Great Britain lost its American empire because it could not adapt to the demands of its colonies. The Confederate States of America was formed because its founders believed that they could force the world to adapt to them. They thought that they could force the rest of America to accept their false hypotheses of white supremacy and chattel slavery. Such fantasies ultimately are fatal. The world is a natural place, obeying natural laws, not an ideological playground for the indulgence of false hypotheses. The Confederacy’s only hope was to adapt to the rest of America and to adapt to the world. But it was not to be. The Confederacy’s lack of adaptability caused it to belligerently self-destruct in four years of fratricide, which killed more Americans than all other wars combined. But for more than a century after this great tragedy, the faction of white supremacy controlled the southern states, and violence against black citizens continued. At long last, after another great shame had marred our history forever, America moved closer to its ideal, and not-white Americans finally were able to begin to claim, little by little, some of their long-overdue rights—but the struggle is far from over.
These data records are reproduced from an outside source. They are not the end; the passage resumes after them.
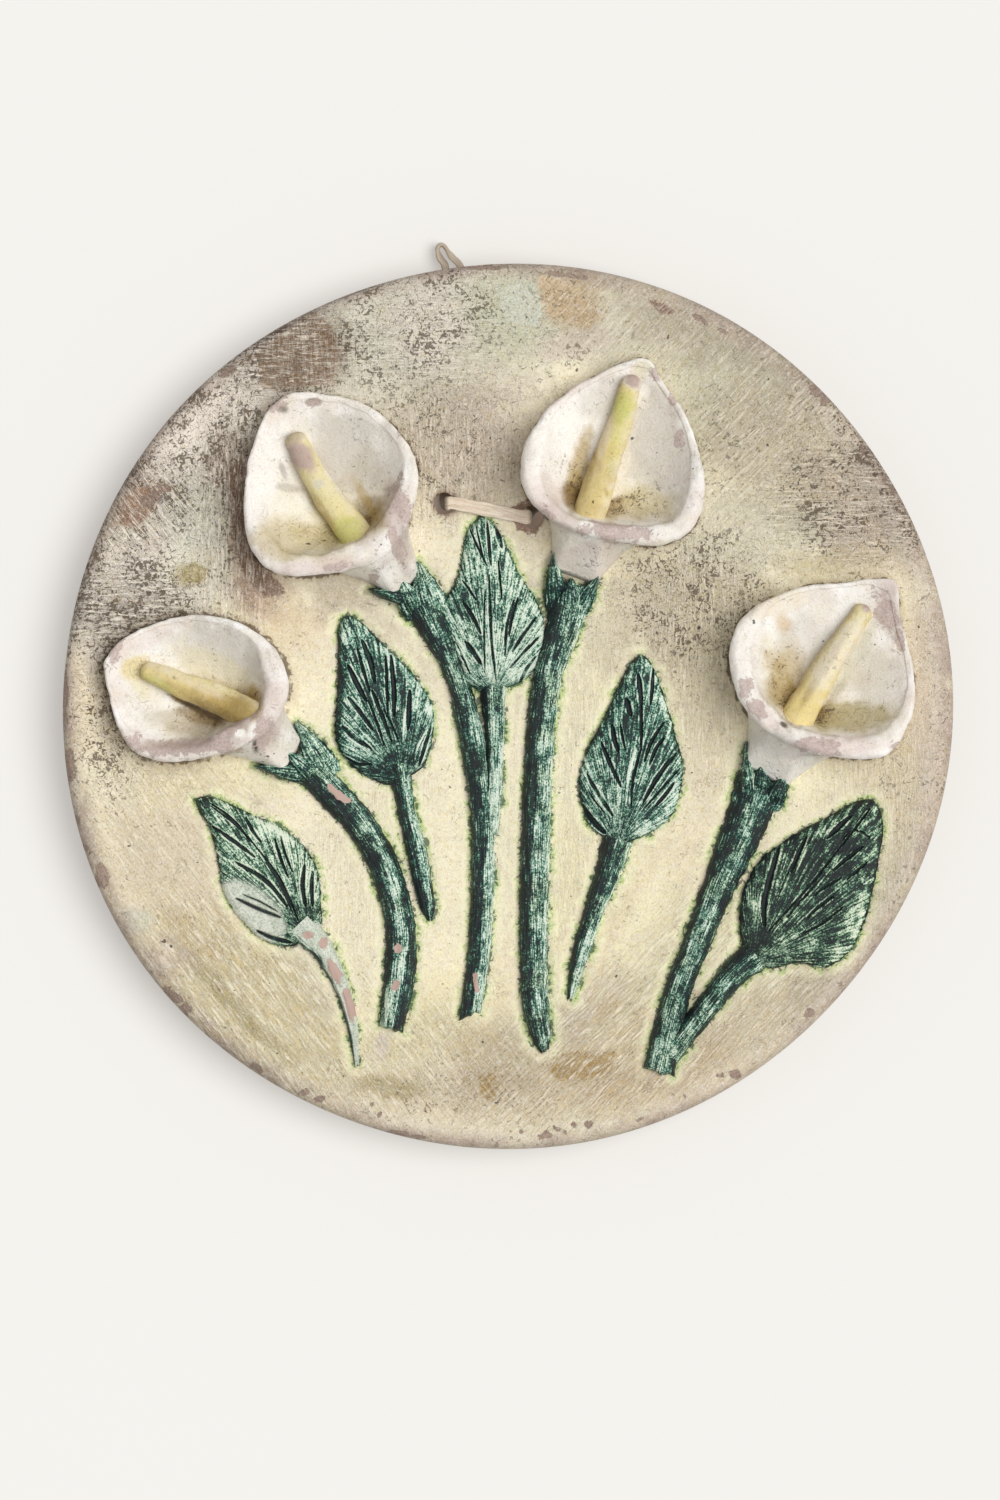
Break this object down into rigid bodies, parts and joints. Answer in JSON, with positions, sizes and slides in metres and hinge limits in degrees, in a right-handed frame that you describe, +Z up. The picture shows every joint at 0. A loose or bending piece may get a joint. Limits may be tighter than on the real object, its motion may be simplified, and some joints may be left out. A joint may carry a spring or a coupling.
{
  "type": "decorative wall plate",
  "caption": "Round shallow plate of fired clay with painted calla lilies, leaves and stems in high relief, pierced for a flat leather lace whose folded loop hangs it on a nail.",
  "frame": {"origin": "centre of the flat foot of the plate's back, in the plane of the wall that it lies on", "axes": "+Z up as the plate hangs, +Y out of the back into the wall, so the relief faces -Y; +X to the right seen from the front"},
  "size_m": [0.2808, 0.0358, 0.2867],
  "materials": {
    "painted_clay": "matt hand-painted wash over fired clay, rubbed back and worn",
    "suede": "matt suede"
  },
  "bodies": {
    "root": {"plate": "painted_clay", "hanging_lace": "suede", "lace_knot": "suede"}
  },
  "joints": []
}
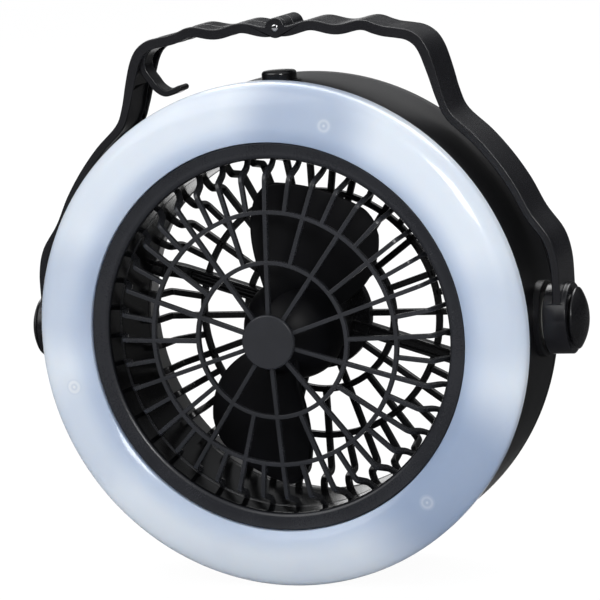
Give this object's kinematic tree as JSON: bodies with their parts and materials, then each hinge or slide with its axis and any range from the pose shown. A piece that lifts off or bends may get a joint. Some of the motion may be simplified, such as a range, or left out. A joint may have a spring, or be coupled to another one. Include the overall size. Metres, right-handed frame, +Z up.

Nazi Germany tried to force the world to adapt to its false hypothesis of Aryan supremacy and was blasted off the face of the earth—and a benign government rose in its place. The Empire of Japan tried to force its own racism on the rest of the world and it, too, was destroyed and then replaced by a more peaceable system of government. The U.S.S.R., because of its belief in the false hypothesis of totalitarianism, and because it could not adapt to the outside pressures first applied by Harry Truman, Dwight Eisenhower, and John F. Kennedy, eventually crumbled. Even now many nations struggle along, unable to adapt to the intertribal problems that have plagued them for centuries—for them, catastrophe is always near.

If we look carefully at our nation it is clear that we share too many characteristics with these tyranno-governments. We do not work for the common good. From the beginning we have mistreated seven hated groups: not-male, not-white, not-heterosexual, not-Christian, not-well-to-do, not-native, and the disabled. Our government is ruled by a small group of wealthy elite men who hold all of our nation’s power. These men hold power for decades, and it is very difficult to remove incumbents. The people have a small voice that is almost never decisive. Through their tight control of the election system and the two-party system, those in power decide who is to be granted access to power. Our rulers listen only to their own ideas, or to the ideas of sycophants, or to the ideas of those who give them money. Our rulers substitute their own wishes for the wishes of the people, and our rulers use our power primarily to benefit themselves. And, unfortunately, with regard to the economy, energy, inequality, and extreme weather, our rulers are pushing us beyond safe limits. It is safe to say that they are not following a policy of “safety first” in these four dangerous areas. The governments I named above were controlled by factions. Our government, like the other governments just described, works against the common good. Our government is a tyranno-government; it is not a faction-free democracy.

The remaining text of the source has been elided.